Annette is… well, what is Annette?

Annette is a film, directed by Leos Carax and scored by the Sparks Brothers (who originally conceived the project as a kind of rock opera), about the troubled relationship between stand-up comedian Henry (Adam Driver) and opera singer Ann (Marion Cotillard). Annette is Henry and Ann’s child. And Annette is… a puppet?!

Whilst the child of our central couple being played by a puppet in every scene but the last takes some getting used to, in a movie-musical as proudly bizarre as this, it’s just par for the course. The experience of sitting down to watch Annette is an uneven and often exhausting one – the film is two and a half hours long, and feels it. Making this duration more of an endurance test is that this is one of those musicals where almost every word is sung, and that the songs – in true Sparksian fashion – feature an overabundance of repeated lyrics. One might be forgiven for shouting ‘Yes! Get on with it!’ at the screen, after the meta opening number, ‘So May We Start?’

Whilst the movie has plenty of longueurs, and it’s disappointing that there are only a couple of noteworthy songs across the whole production, there’s something quite compelling about the dramatically heightened world that Carax has created. However much it feels like the artificiality of the piece – puppet Annette, all the lyrical metacommentary, the obvious rear-projection – is trying to push us away, you still want to find out what on earth is going to happen next.  And there are dazzling moments scattered throughout to remind us what a filmmaking force that Carax (who hasn’t released a feature since 2012’s Holy Motors) can be – a scene involving Simon Helberg conducting an orchestra whilst he delivers a monologue, with several 360 degree spins from an ecstatic camera, is just stunning.

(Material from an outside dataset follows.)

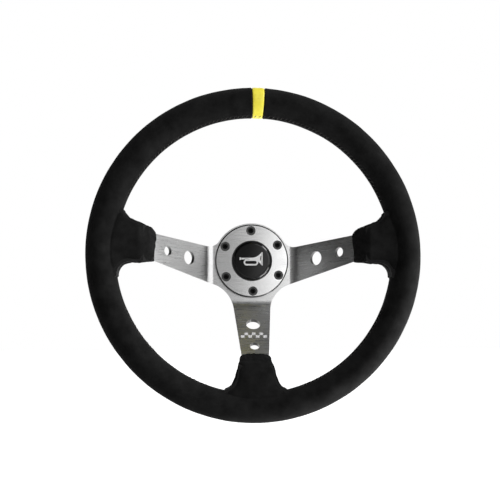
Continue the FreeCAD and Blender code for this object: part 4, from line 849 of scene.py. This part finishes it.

By far and away the best part of Annette is Adam Driver, who has been building up a formidable body of work for the last decade, and still seems to be improving with every movie. As stand-up comedian Henry McHenry, Driver is a captivatingly malevolent presence, slithering round the stage whilst delivering his bizarre routine that oozes with bile and bitterness. Offstage, he’s still intimidating and volatile, but there’s a vulnerability to him too. So many of his scenes involve him being emotional opposite a puppet, but his performance is devoid of self-consciousness. You could justly argue that Carax wastes the indomitable talents of Marion Cotillard on a character that’s little more than a cipher here, but Driver has rarely – if ever – been used better.

It’s hard not to respect a movie that swings for the fences as boldly and weirdly as Annette, and within that capacious runtime, there are flashes of peculiar, mesmerising beauty. If only there had been fewer dull patches, and if only the songs were more memorable, than maybe it would have hit the grand heights it was clearly aiming for.